A first step in the development of the DEM simulation model included an analysis of the bending behaviour of crop stems. It was observed that there are two phases during bending: ovalisation and buckling. The forces that occur during ovalisation result in a flattening of the cross-section of the stem and this reduces the bending resistance. This process continues until the maximum force has been reached and the stem buckles. Buckling is associated with a strong reduction of the resistance to bending. The influence of the stem diameter, the thickness of the stem wall and the presence of a core-rind structure were examined for wheat and barley stems. All were found to affect the bending behaviour significantly.

The acquired knowledge was used to develop a data based bending model for flexible particles (i.e. crop stems) in DEM. The influences of the stem length, the support distance and the number of segments which make up the virtual stem, were examined. The same data based method was also used for developing a compression model for virtual stems in DEM. For this purpose, the interactions between individual stems and the interaction between a stem and a plate were studied and modelled. The models were successfully validated by comparing bulk compression simulations and measurements. For this purpose 250 stems were compressed in a box by the movement of a plunger.

To study the influence of friction on the processing of stems, measurements were performed on the stem level. The measured coefficients of friction were significantly lower than those found in the literature, which have been measured on a bulk level. The influence of friction on bulk compression was evaluated and it was found that a small change in the coefficient of friction at stem level has a significant effect on the bulk behaviour.

The last stem parameter that was studied was the tensional stiffness. Stem measurements were again performed for this purpose. The force was found to increase linearly with increasing deformation up to the point where the stem broke. A linear tensional model was therefore implemented in DEM. Afterwards, the influence of the tensional resistance on the bulk deformation behaviour was examined. The effects of the tensional model parameters were found to be very limited. Therefore, the model parameters of the tensional model were selected in such a way that the computation time was minimized.

The effect of strain rate on the force-deformation behaviour at the stem level was studied using a pendulum device. However, no significant effects could be observed for the tests at low and high speed with the used set-up.

When the stem properties were measured and after they were modelled in DEM, the influence of the stem variability (e.g. the variability in physical and mechanical properties) on the bulk deformation behaviour was determined. To this end, simulations were performed with different degrees of variability. As a validation, bulk compression tests were performed. It was observed that a limited number of stem measurements can be sufficient to obtain accurate DEM simulations. As more stems are measured and as the stem database becomes larger, the accuracy of the simulations increases. However, the accuracy gained by measuring additional stems decreases with an increasing crop database. A statistical method was therefore presented to determine the minimum number of stem measurements needed to obtain accurate DEM simulations.

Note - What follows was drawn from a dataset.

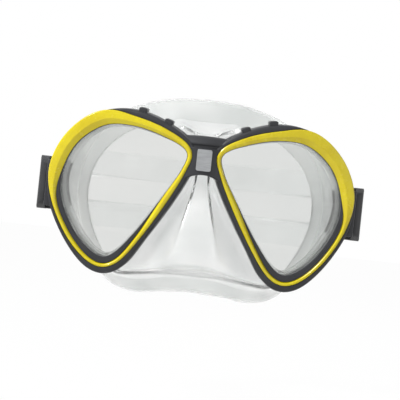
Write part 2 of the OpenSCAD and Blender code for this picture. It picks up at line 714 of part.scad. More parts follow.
// Row of ratchet ribs on a face at x = 0 that looks along +x, from y = start to y = end
module rib_row(start, end) {
    count = floor((end - start) / rib_pitch);
    along_z(strap_w / 2 - 1) polygon(concat(
        [[-rib_root, start]],
        [for (k = [0 : count - 1]) let (y = start + k * rib_pitch) each
            [[0, y], [rib_h, y + 0.6 * rib_pitch], [rib_h, y + 0.8 * rib_pitch],
                [0, y + 0.9 * rib_pitch]]],
        [[0, start + count * rib_pitch], [-rib_root, start + count * rib_pitch]]));
}
ribbed = 36;    // length of the ribs on the loop behind the buckle
module strap() {
    color(silicone) {
        difference() {
            intersection() {
                difference() {
                    along_z(strap_back_w) loop_shape(strap_t / 2);
                    along_z(strap_back_w + over) loop_shape(-strap_t / 2);
                    translate([-half_loop + strap_t / 2, run_start - over, -strap_back_w])
                        cube([2 * half_loop - strap_t, 2 * over, 2 * strap_back_w]);
                }
                along_x(-half_loop - strap_w, half_loop + strap_w) band_side();
            }
            along_x(-half_loop - strap_w, half_loop + strap_w) split_side();
        }
        both_sides() translate([half_loop - strap_t / 2, 0, 0]) mirror([1, 0, 0])
            rib_row(body_end + 2, body_end + ribbed);
    }
}
module strap_bend() {
    color(silicone) on_left_buckle() {
        translate([0, roller_y, -strap_w / 2]) rotate([0, 0, 180]) rotate_extrude(angle = 180)
            translate([strand_x - strap_t / 2, 0]) square([strap_t, strap_w]);
        for (x = [-strand_x, strand_x])
            translate([x - strap_t / 2, roller_y - 0.01, -strap_w / 2])
                cube([strap_t, bend_end - roller_y + 0.01, strap_w]);
    }
}
module strap_tail() {
    tip = run_start + tail_l;
    color(silicone) on_left_buckle() {
        translate([strand_x - strap_t / 2, 0, 0]) along_x(0, strap_t) polygon(rounded([
            [run_start, -strap_w / 2, 0], [tip, -strap_w / 2, tail_round],
            [tip, strap_w / 2, tail_round], [run_start, strap_w / 2, 0]]));
        translate([strand_x + strap_t / 2, 0, 0]) rib_row(run_start + over, tip - tail_round);
    }
}

frame();
bezel();  // bezel_left
mirror([1, 0, 0]) bezel();  // bezel_right
lens();  // lens_left
mirror([1, 0, 0]) lens();  // lens_right
skirt();
bridge_badge();
pivot_pin();  // pivot_pin_left
mirror([1, 0, 0]) pivot_pin();  // pivot_pin_right
buckle_body();  // buckle_body_left
mirror([1, 0, 0]) buckle_body();  // buckle_body_right
strap_roller();  // strap_roller_left
mirror([1, 0, 0]) strap_roller();  // strap_roller_right
roller_axle();  // roller_axle_left
mirror([1, 0, 0]) roller_axle();  // roller_axle_right
release_lever();  // release_lever_left
mirror([1, 0, 0]) release_lever();  // release_lever_right
lever_pin();  // lever_pin_left
mirror([1, 0, 0]) lever_pin();  // lever_pin_right
strap();
strap_bend();  // strap_bend_left
mirror([1, 0, 0]) strap_bend();  // strap_bend_right
strap_tail();  // strap_tail_left
mirror([1, 0, 0]) strap_tail();  // strap_tail_right
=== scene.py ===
"""Twin-lens snorkel mask with a clear silicone skirt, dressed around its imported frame.

Lengths of the mask are in millimetres, as on a drawing; meshes and the studio are in metres.
+Z is up, the lenses face -Y and +X is the wearer's left.
"""
import logging
import math
from dataclasses import dataclass, field
from enum import Enum
from typing import Iterable, Sequence

import bmesh
import bpy
from mathutils import Matrix, Vector


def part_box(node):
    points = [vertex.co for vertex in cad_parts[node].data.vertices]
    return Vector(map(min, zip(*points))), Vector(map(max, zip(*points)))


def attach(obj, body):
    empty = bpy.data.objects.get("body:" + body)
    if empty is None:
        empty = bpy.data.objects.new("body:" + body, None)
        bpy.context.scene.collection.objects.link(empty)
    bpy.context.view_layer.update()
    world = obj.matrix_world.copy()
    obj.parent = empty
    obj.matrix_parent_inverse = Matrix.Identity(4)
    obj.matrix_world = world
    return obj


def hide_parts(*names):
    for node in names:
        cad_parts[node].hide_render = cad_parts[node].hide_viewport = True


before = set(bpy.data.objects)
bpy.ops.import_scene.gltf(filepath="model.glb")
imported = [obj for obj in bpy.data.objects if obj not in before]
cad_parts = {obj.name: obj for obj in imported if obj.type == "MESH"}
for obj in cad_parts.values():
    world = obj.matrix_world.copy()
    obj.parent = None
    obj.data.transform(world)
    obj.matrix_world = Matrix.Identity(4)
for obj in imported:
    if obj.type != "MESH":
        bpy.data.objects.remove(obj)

log = logging.getLogger("mask")
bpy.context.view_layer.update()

MM = 0.001
WELD = 1e-6          # metres within which two vertices are one
ROUNDING_LEVELS = 2  # how often a wall is divided to round its edges
WHITE = "#ffffff"
Row = Sequence[float]
Tree = bpy.types.NodeTree
Socket = bpy.types.NodeSocket
BMesh = bmesh.types.BMesh
Object = bpy.types.Object


class Side(Enum):
    """Which half of the mask a piece belongs to, as its wearer names it."""

    LEFT = 1
    RIGHT = -1

    @property
    def label(self) -> str:
        """Ending of the names of the pieces on this side."""
        return self.name.lower()


def clamped(value: float) -> float:
    """Holds a value between 0 and 1."""
    return min(1.0, max(0.0, value))


def eased(share: float) -> float:
    """Turns an even rise from 0 to 1 into one that starts and ends softly."""
    return share * share * (3 - 2 * share)


# ---- shader nodes -------------------------------------------------------------------


def linear(colour: str) -> tuple[float, float, float, float]:
    """Turns an sRGB colour into the linear values that a shader takes.

    Args:
        colour: The colour as "#RRGGBB".

    Returns:
        Linear red, green, blue and an alpha of 1.
    """
    parts = [int(colour[i:i + 2], 16) / 255 for i in (1, 3, 5)]
    r, g, b = (c / 12.92 if c <= 0.04045 else ((c + 0.055) / 1.055) ** 2.4 for c in parts)
    return r, g, b, 1.0


def empty_tree(owner: bpy.types.Material | bpy.types.World) -> Tree:
    """Switches on the nodes of a material or world and empties its tree.

    Args:
        owner: The material or world.

    Returns:
        The empty tree.
    """
    owner.use_nodes = True
    owner.node_tree.nodes.clear()
    return owner.node_tree


def add_node(tree: Tree, kind: str, inputs: dict | None = None, **settings) -> bpy.types.Node:
    """Adds one node with its settings, values and links.

    Args:
        tree: The tree that gets the node.
        kind: Blender's name of the node's type.
        inputs: For each input socket, by name or number, the value or the socket to link.
        **settings: Properties of the node itself.

    Returns:
        The new node.
    """
    node = tree.nodes.new(kind)
    for key, value in settings.items():
        setattr(node, key, value)
    for key, value in (inputs or {}).items():
        if isinstance(value, Socket):
            tree.links.new(value, node.inputs[key])
        else:
            node.inputs[key].default_value = value
    return node


def principled(tree: Tree, inputs: dict) -> Socket:
    """Adds the general surface shader and returns its output."""
    return add_node(tree, "ShaderNodeBsdfPrincipled", inputs).outputs["BSDF"]


def spots(tree: Tree, place: Socket, size_mm: float, low: float, high: float,
          detail: float = 3.0) -> Socket:
    """Makes a soft random value that varies over the surface.

    Args:
        tree: The material's node tree.
        place: Position in the object, in metres.
        size_mm: Size of one patch.
        low: Value in the lowest patches.
        high: Value in the highest patches.
        detail: How many finer layers lie over the patches.

    Returns:
        A socket with values from low to high.
    """
    noise = add_node(tree, "ShaderNodeTexNoise", {
        "Vector": place, "Scale": 1 / (size_mm * MM), "Detail": detail, "Roughness": 0.55})
    spread = add_node(tree, "ShaderNodeMapRange", {
        "Value": noise.outputs["Fac"], "From Min": 0.3, "From Max": 0.7,
        "To Min": low, "To Max": high})
    return spread.outputs["Result"]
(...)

When the behaviour of crop stems was fully characterized and modelled and after insights were obtained on the influence of stem variability, DEM simulations were performed regarding the processing of crop stems by the rotor of a large square baler. First, a method was developed to create virtual swaths. Scalability was demonstrated with these swaths. This reduced the computation time of thesimulations. Again, friction was found to have a significant impact on the crop processing as a higher coefficient of friction led to a higher energy consumption. When stems are damaged, less energy is required for their processing. Also, the feed rate was found to have an influence. The energy demand increased as more stems were processed simultaneously. Finally, the shape of the swath was also found to have a major impact on the required torque. An evenly filled swath was found to require less processing energy than an unevenly filled swath.

In a final step, the filling of the pre-compression chamber was also simulated and successfully validated with stationary measurements. An increasing swath mass, the presence of the trip sensors (determining when the the pre-compression chamber is full) and a reduced rotor speed were found to have a negative impact on the required energy. The crop flow in the simulations was visually compared to the crop flow in the measurements. A high-speed camera was used for this purpose. The crop flows were found to be similar. However, a quantitative analysis should be performed to confirm this.

The simulation model is now ready for the optimization of the design of the pick-up and feeding sections of the agricultural baler. The knowledge that was gained in this dissertation is more broadly applicable and could, for example, also be used for optimizing sections of the combine and the forage harvester. However, more research is required to accurately simulate nodes, leafs and ears. The influence of the strain rate and the number of stem measurements required to obtain accurate DEM simulations of crops should also be studied in more detail. Modelling the cutting and breaking of stems would have a positive effect on the accuracy and the applicability of the simulations. Since in many processes air currents have a major impact, a coupling with a CFD software is also necessary.